**MATERIAL**.
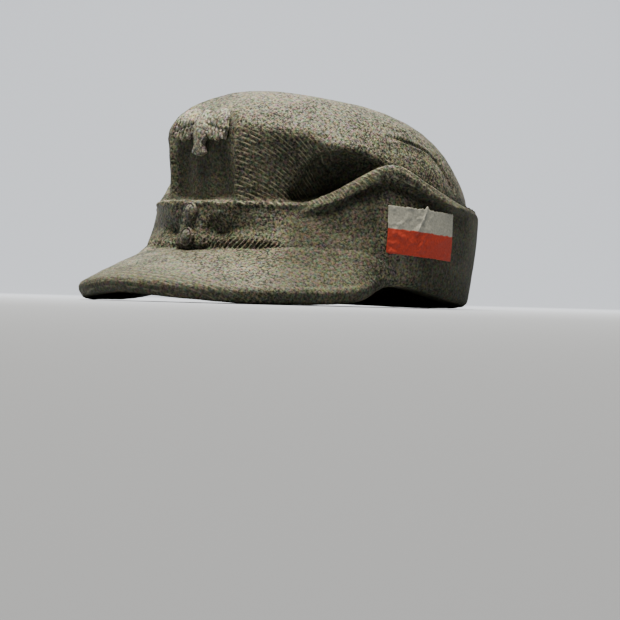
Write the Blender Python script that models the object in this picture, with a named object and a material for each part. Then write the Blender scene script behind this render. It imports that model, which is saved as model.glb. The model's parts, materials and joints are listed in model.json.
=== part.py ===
"""Field cap of a toy figure: one printed body with crown, turned-up flap and peak,
two front buttons, a bird badge, and a flag decal on the wearer's left.

The cap is drawn upright round the head axis (+Z up, peak towards -Y, wearer's left at +X),
with the rim of the band at height zero. At the end it is tipped back until it rests on its
peak and on the back of its rim. Lengths are metres. Azimuths are degrees, measured from the
front towards either side.
"""
import math

import bmesh
import bpy
from mathutils import Matrix, Vector

MM = 0.001

# Hollow for the head
HEAD_RADIUS = 5.20 * MM
HEAD_CLEARANCE = 0.05 * MM
HEAD_DEPTH = 2.30 * MM
STUD_RADIUS = 2.40 * MM
STUD_DEPTH = 1.80 * MM

# Band and turned-up flap
BAND_RADIUS = 6.40 * MM
FLAP_HEIGHT = 5.10 * MM
FLAP_RIDGE = 0.26 * MM
FLAP_SCOOP = 0.17 * MM
FLAP_SPREAD = 0.26 * MM
SPREAD_DEPTH = 0.90 * MM
GROOVE_DEPTH = 0.35 * MM
RIM_CHAMFER = 0.16 * MM
RIM_ARCH = 0.36 * MM
RIM_ARCH_AZIMUTH = 80.0
RIM_ARCH_SPREAD = 22.0

# Crown, set in from the outside of the band
CROWN_HEIGHT = 7.84 * MM
CROWN_FRONT_INSET = 0.10 * MM
CROWN_SIDE_INSET = 0.50 * MM
CROWN_BACK_INSET = 0.52 * MM
CROWN_FRONT = BAND_RADIUS - CROWN_FRONT_INSET
CROWN_SIDE = BAND_RADIUS - CROWN_SIDE_INSET
CROWN_BACK = BAND_RADIUS - CROWN_BACK_INSET
PANEL_HALF_WIDTH = 1.90 * MM
CORNER_FADE = 32.0
SIDE_DENT = 0.95 * MM
SIDE_BULGE = 0.16 * MM

# Peak
PEAK_LENGTH = 10.15 * MM
PEAK_HALF_WIDTH = 6.75 * MM
PEAK_CENTRE = 3.00 * MM
PEAK_DROP = 0.87 * MM
PEAK_EDGE = 0.68 * MM
PEAK_LIP = 0.42 * MM
PEAK_ROOT_HEIGHT = 1.45 * MM
PEAK_CROWNING = 0.10 * MM
PEAK_FULL_AZIMUTH = 62.0
PEAK_END_AZIMUTH = 78.0

# Front buttons
BUTTON_RADIUS = 0.38 * MM
BUTTON_HEIGHT = 0.26 * MM
BUTTON_EDGE = 0.10 * MM
BUTTON_TOP_HEIGHT = 2.72 * MM
BUTTON_SPACING = 0.98 * MM

# Badge on the front panel, its middle below the top of the crown
BADGE_DROP = 1.84 * MM
BADGE_SPAN = 1.55 * MM
BADGE_RELIEF = 0.24 * MM

# Flag decal
FLAG_LENGTH = 3.30 * MM
FLAG_WIDTH = 1.85 * MM
FLAG_THICKNESS = 0.05 * MM
FLAG_HEIGHT = 2.42 * MM
FLAG_AZIMUTH = 87.3
FLAG_TURN = 2.0

# Between the body and each piece seated on it
SEATING_GAP = 0.04 * MM

# Numbers of sides, cuts, columns and rows
BUTTON_SIDES = 24
BADGE_CUTS = 12
FLAG_COLUMNS = 16
FLAG_ROWS = 5
PANEL_COLUMNS = 6
SIDE_COLUMNS = 53

# Azimuth of the crease at each side of the front panel
PANEL_AZIMUTH = math.degrees(math.asin(PANEL_HALF_WIDTH / BAND_RADIUS))

# Top edge of the flap: azimuth, height as a share of FLAP_HEIGHT, depth of the scoop below
# the ridge as a share of FLAP_SCOOP, and how far the corners and the brow of the crown
# push the flap out, as a share of FLAP_SPREAD
FLAP_EDGE = (
    (0.0, 0.622, 0.0, 0.30),
    (17.0, 0.622, 0.0, 1.00),
    (28.0, 0.622, 0.0, 0.50),
    (43.0, 0.641, 0.1, 0.05),
    (53.0, 0.745, 0.6, 0.05),
    (59.5, 0.837, 0.9, 0.25),
    (66.4, 0.931, 1.0, 0.70),
    (72.8, 1.000, 1.0, 0.90),
    (79.0, 0.967, 1.0, 0.65),
    (89.5, 0.878, 0.9, 0.15),
    (102.8, 0.806, 0.5, 0.0),
    (115.8, 0.776, 0.2, 0.0),
    (138.0, 0.757, 0.0, 0.0),
    (180.0, 0.750, 0.0, 0.0),
)

# Outside of the band: height as a share of FLAP_HEIGHT,
# radius at the front and at the back as shares of BAND_RADIUS
BAND_FLARE = (
    (0.00, 1.030, 0.955),
    (0.20, 1.034, 0.974),
    (0.40, 1.028, 0.989),
    (0.60, 1.000, 1.002),
    (0.75, 0.990, 0.998),
    (1.00, 0.975, 0.980),
)

# Outline of the crown: height as a share of CROWN_HEIGHT, reach to the front, side and back
# as shares of CROWN_FRONT, CROWN_SIDE and CROWN_BACK, half width of the flat front panel
# as a share of PANEL_HALF_WIDTH
CROWN_OUTLINE = (
    (0.340, 0.962, 1.015, 1.025, 1.02),
    (0.520, 0.972, 1.000, 1.000, 1.00),
    (0.594, 0.985, 0.992, 0.948, 1.00),
    (0.681, 1.000, 0.966, 0.862, 1.00),
    (0.767, 0.997, 0.915, 0.759, 0.98),
    (0.842, 0.962, 0.839, 0.621, 0.90),
    (0.891, 0.901, 0.746, 0.491, 0.80),
    (0.928, 0.825, 0.644, 0.345, 0.66),
    (0.959, 0.745, 0.508, 0.172, 0.48),
    (0.981, 0.684, 0.339, -0.245, 0.25),
    (0.996, 0.580, 0.120, -0.480, 0.08),
)

# Fold on each side of the crown, which sags over a dent: azimuth, height of its brow
# as a share of CROWN_HEIGHT, depth of the dent and swell of the brow as shares
# of SIDE_DENT and SIDE_BULGE
CROWN_FOLD = (
    (20.0, 0.800, 0.0, 0.0),
    (34.0, 0.785, 0.15, 0.3),
    (46.0, 0.755, 0.60, 0.8),
    (58.0, 0.715, 1.00, 1.0),
    (68.0, 0.680, 0.80, 0.9),
    (79.0, 0.660, 0.15, 0.4),
    (90.0, 0.640, 0.0, 0.0),
)

# Shares of CROWN_HEIGHT: how far under the brow the dent starts and is full,
# and how far over the brow the swell lies and spreads
DENT_START = 0.02
DENT_FULL = 0.15
SWELL_RISE = 0.01
SWELL_SPREAD = 0.05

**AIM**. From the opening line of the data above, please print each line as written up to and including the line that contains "SIDE_BULGE = 0.16 * MM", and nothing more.

**EXPECTED ANSWER**.
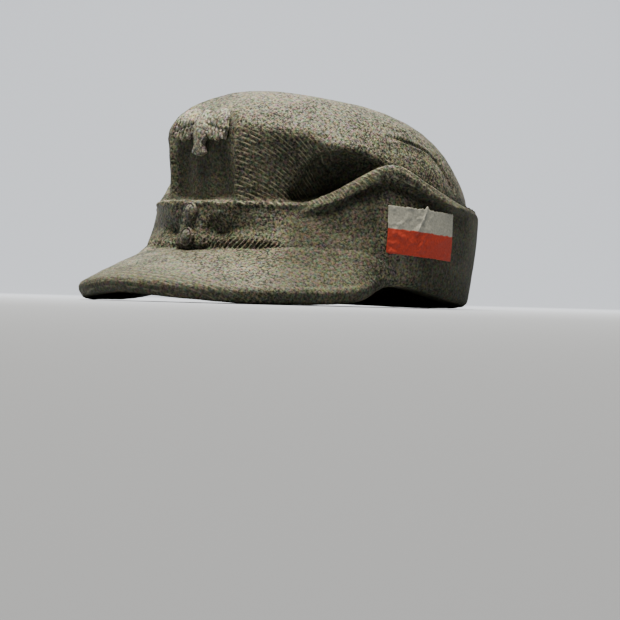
Write the Blender Python script that models the object in this picture, with a named object and a material for each part. Then write the Blender scene script behind this render. It imports that model, which is saved as model.glb. The model's parts, materials and joints are listed in model.json.
=== part.py ===
"""Field cap of a toy figure: one printed body with crown, turned-up flap and peak,
two front buttons, a bird badge, and a flag decal on the wearer's left.

The cap is drawn upright round the head axis (+Z up, peak towards -Y, wearer's left at +X),
with the rim of the band at height zero. At the end it is tipped back until it rests on its
peak and on the back of its rim. Lengths are metres. Azimuths are degrees, measured from the
front towards either side.
"""
import math

import bmesh
import bpy
from mathutils import Matrix, Vector

MM = 0.001

# Hollow for the head
HEAD_RADIUS = 5.20 * MM
HEAD_CLEARANCE = 0.05 * MM
HEAD_DEPTH = 2.30 * MM
STUD_RADIUS = 2.40 * MM
STUD_DEPTH = 1.80 * MM

# Band and turned-up flap
BAND_RADIUS = 6.40 * MM
FLAP_HEIGHT = 5.10 * MM
FLAP_RIDGE = 0.26 * MM
FLAP_SCOOP = 0.17 * MM
FLAP_SPREAD = 0.26 * MM
SPREAD_DEPTH = 0.90 * MM
GROOVE_DEPTH = 0.35 * MM
RIM_CHAMFER = 0.16 * MM
RIM_ARCH = 0.36 * MM
RIM_ARCH_AZIMUTH = 80.0
RIM_ARCH_SPREAD = 22.0

# Crown, set in from the outside of the band
CROWN_HEIGHT = 7.84 * MM
CROWN_FRONT_INSET = 0.10 * MM
CROWN_SIDE_INSET = 0.50 * MM
CROWN_BACK_INSET = 0.52 * MM
CROWN_FRONT = BAND_RADIUS - CROWN_FRONT_INSET
CROWN_SIDE = BAND_RADIUS - CROWN_SIDE_INSET
CROWN_BACK = BAND_RADIUS - CROWN_BACK_INSET
PANEL_HALF_WIDTH = 1.90 * MM
CORNER_FADE = 32.0
SIDE_DENT = 0.95 * MM
SIDE_BULGE = 0.16 * MM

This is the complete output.